_Objective_. The data below holds the lines to copy: everything from the line containing "round the panel" to the line containing "obj.matrix_world = Matrix.Identity(4)", both ends included, set down exactly.

START Records for this task

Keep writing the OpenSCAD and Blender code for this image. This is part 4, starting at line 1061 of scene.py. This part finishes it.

END Records for this task
START Records for this task

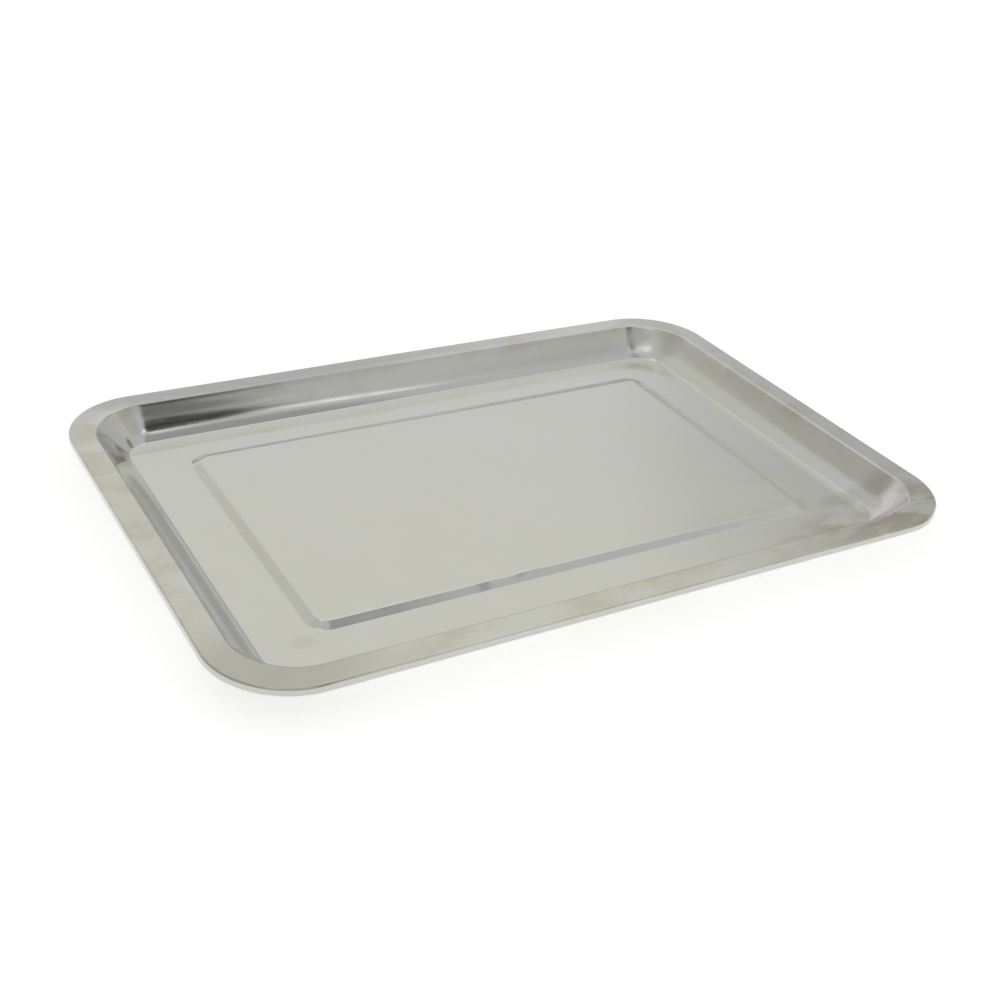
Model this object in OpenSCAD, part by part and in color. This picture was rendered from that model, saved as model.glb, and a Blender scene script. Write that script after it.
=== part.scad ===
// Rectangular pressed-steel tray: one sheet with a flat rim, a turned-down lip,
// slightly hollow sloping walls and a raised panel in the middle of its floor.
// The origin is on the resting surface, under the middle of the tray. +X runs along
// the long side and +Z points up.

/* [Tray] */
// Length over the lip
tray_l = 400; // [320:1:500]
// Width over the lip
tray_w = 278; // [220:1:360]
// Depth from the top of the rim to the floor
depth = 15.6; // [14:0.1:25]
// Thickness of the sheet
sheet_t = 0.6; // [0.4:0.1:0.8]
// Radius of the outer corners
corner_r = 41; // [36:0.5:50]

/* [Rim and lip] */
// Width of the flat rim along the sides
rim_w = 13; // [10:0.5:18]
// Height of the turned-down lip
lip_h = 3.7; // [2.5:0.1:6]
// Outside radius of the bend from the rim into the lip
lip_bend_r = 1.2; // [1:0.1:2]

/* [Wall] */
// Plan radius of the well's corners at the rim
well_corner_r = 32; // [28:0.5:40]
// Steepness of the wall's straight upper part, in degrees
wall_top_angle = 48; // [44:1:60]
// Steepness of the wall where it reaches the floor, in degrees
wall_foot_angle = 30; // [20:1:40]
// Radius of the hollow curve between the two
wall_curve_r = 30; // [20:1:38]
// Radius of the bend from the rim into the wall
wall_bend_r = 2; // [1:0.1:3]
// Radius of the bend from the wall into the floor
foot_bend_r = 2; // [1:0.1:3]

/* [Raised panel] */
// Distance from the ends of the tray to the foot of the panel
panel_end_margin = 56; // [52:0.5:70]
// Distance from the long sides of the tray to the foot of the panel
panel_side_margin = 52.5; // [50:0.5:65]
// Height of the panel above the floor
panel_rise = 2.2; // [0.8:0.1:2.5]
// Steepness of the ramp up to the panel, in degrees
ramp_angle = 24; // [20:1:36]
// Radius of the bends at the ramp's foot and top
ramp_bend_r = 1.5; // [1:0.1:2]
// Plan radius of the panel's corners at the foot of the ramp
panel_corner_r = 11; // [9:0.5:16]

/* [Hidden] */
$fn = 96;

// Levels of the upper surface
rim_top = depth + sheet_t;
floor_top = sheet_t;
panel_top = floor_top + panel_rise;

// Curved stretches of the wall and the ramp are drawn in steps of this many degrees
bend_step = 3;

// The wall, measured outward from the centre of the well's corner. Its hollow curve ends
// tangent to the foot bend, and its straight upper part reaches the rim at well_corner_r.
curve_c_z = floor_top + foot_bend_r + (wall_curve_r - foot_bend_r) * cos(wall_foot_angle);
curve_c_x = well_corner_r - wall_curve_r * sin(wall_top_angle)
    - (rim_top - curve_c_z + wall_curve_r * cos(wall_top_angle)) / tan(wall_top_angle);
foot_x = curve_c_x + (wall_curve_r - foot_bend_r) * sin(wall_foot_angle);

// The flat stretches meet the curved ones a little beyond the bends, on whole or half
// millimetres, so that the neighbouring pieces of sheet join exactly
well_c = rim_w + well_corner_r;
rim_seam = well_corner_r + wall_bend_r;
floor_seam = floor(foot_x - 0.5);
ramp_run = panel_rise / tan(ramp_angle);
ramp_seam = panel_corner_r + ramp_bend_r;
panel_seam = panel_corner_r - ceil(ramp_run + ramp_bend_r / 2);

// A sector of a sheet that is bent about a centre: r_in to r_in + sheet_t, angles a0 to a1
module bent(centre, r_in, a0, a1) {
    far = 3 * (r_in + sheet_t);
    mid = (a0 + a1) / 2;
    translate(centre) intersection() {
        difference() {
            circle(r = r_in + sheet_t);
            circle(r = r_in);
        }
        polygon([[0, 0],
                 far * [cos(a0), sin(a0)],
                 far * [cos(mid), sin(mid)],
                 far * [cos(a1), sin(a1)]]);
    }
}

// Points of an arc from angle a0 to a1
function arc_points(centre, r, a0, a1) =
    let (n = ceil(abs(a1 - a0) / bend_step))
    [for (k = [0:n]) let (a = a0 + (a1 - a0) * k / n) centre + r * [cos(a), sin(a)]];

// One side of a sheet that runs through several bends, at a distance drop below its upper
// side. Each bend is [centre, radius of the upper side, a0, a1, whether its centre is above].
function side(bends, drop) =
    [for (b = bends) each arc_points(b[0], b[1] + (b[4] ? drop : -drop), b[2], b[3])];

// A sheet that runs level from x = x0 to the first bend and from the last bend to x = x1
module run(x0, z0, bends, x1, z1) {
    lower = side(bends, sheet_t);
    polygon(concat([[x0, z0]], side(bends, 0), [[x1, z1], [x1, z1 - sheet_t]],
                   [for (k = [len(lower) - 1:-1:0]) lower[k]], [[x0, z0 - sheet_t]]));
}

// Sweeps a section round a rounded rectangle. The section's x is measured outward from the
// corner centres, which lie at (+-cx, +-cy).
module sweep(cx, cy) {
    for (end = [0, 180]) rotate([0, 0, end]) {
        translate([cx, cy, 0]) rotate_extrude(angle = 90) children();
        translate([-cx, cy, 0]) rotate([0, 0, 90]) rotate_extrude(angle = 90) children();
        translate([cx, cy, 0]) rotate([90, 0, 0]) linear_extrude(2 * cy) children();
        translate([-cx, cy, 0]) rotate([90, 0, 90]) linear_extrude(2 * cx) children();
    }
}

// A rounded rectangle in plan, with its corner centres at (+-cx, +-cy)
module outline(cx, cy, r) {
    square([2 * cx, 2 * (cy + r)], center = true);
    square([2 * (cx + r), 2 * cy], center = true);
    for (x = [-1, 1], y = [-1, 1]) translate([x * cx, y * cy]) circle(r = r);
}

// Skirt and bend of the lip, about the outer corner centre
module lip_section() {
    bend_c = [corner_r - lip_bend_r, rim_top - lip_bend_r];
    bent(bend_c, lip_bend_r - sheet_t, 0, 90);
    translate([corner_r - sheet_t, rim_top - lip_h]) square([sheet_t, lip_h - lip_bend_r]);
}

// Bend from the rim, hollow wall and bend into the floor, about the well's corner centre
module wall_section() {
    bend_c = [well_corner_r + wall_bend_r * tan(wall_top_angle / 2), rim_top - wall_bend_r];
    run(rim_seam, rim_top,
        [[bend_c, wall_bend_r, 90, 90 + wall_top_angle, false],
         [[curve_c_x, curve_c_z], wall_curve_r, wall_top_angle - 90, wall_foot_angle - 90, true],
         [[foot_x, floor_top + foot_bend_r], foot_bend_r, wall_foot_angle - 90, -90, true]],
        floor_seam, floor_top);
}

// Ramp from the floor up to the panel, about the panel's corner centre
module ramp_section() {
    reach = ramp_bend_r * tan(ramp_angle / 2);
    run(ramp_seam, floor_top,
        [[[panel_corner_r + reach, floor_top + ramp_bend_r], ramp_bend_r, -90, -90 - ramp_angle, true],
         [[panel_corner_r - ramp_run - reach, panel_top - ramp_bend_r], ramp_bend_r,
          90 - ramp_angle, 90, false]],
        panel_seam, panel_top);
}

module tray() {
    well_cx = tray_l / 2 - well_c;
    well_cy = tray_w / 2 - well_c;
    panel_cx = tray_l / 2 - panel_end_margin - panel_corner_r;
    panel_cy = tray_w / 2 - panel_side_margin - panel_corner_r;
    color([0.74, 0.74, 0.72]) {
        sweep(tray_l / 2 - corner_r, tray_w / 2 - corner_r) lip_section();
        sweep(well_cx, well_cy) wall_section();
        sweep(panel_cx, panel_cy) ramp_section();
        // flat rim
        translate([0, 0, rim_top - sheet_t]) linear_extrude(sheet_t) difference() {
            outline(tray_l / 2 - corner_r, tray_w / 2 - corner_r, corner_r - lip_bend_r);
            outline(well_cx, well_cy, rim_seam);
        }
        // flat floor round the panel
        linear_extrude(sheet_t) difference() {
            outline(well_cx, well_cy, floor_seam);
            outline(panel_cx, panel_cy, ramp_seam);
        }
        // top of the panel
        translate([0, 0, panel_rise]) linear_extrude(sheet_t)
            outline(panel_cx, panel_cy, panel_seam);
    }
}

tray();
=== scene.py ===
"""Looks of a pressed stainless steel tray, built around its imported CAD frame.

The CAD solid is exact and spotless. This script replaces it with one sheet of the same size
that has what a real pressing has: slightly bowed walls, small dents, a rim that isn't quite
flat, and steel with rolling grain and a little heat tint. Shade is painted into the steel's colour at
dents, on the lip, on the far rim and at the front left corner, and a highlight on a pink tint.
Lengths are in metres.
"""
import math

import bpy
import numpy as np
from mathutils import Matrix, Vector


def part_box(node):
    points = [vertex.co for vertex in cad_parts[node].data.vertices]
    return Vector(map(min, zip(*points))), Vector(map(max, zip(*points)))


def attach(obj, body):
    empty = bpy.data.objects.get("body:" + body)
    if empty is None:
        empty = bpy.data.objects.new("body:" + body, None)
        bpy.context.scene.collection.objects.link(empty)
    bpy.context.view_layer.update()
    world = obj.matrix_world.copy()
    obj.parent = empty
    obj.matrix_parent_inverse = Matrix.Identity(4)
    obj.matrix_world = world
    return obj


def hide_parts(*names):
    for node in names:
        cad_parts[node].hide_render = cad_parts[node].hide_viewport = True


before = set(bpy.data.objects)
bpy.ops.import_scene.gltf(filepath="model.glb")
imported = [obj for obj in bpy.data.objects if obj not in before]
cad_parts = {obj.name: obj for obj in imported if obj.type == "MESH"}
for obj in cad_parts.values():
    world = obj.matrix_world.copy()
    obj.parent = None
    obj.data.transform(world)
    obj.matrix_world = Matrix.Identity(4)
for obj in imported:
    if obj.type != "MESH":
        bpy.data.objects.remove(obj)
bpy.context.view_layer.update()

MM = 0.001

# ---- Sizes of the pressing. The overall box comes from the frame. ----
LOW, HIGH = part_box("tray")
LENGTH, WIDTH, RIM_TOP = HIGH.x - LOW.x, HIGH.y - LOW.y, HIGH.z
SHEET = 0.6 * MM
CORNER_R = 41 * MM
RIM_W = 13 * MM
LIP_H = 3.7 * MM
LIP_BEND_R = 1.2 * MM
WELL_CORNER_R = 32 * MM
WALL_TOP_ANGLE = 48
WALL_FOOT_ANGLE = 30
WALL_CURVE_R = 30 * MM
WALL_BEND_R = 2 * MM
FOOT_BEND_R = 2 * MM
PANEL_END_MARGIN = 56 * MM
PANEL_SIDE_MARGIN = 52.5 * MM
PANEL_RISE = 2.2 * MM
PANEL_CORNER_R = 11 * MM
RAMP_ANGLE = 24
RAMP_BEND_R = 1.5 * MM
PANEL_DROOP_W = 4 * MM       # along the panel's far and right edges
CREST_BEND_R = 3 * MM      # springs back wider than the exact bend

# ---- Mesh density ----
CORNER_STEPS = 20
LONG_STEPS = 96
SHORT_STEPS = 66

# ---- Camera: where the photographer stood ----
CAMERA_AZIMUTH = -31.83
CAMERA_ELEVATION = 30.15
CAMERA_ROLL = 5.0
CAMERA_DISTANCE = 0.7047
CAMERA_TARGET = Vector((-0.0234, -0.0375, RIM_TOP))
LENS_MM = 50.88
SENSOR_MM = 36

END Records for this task

_Solution to this exercise_.
        // flat floor round the panel
        linear_extrude(sheet_t) difference() {
            outline(well_cx, well_cy, floor_seam);
            outline(panel_cx, panel_cy, ramp_seam);
        }
        // top of the panel
        translate([0, 0, panel_rise]) linear_extrude(sheet_t)
            outline(panel_cx, panel_cy, panel_seam);
    }
}

tray();
=== scene.py ===
"""Looks of a pressed stainless steel tray, built around its imported CAD frame.

The CAD solid is exact and spotless. This script replaces it with one sheet of the same size
that has what a real pressing has: slightly bowed walls, small dents, a rim that isn't quite
flat, and steel with rolling grain and a little heat tint. Shade is painted into the steel's colour at
dents, on the lip, on the far rim and at the front left corner, and a highlight on a pink tint.
Lengths are in metres.
"""
import math

import bpy
import numpy as np
from mathutils import Matrix, Vector


def part_box(node):
    points = [vertex.co for vertex in cad_parts[node].data.vertices]
    return Vector(map(min, zip(*points))), Vector(map(max, zip(*points)))


def attach(obj, body):
    empty = bpy.data.objects.get("body:" + body)
    if empty is None:
        empty = bpy.data.objects.new("body:" + body, None)
        bpy.context.scene.collection.objects.link(empty)
    bpy.context.view_layer.update()
    world = obj.matrix_world.copy()
    obj.parent = empty
    obj.matrix_parent_inverse = Matrix.Identity(4)
    obj.matrix_world = world
    return obj


def hide_parts(*names):
    for node in names:
        cad_parts[node].hide_render = cad_parts[node].hide_viewport = True


before = set(bpy.data.objects)
bpy.ops.import_scene.gltf(filepath="model.glb")
imported = [obj for obj in bpy.data.objects if obj not in before]
cad_parts = {obj.name: obj for obj in imported if obj.type == "MESH"}
for obj in cad_parts.values():
    world = obj.matrix_world.copy()
    obj.parent = None
    obj.data.transform(world)
    obj.matrix_world = Matrix.Identity(4)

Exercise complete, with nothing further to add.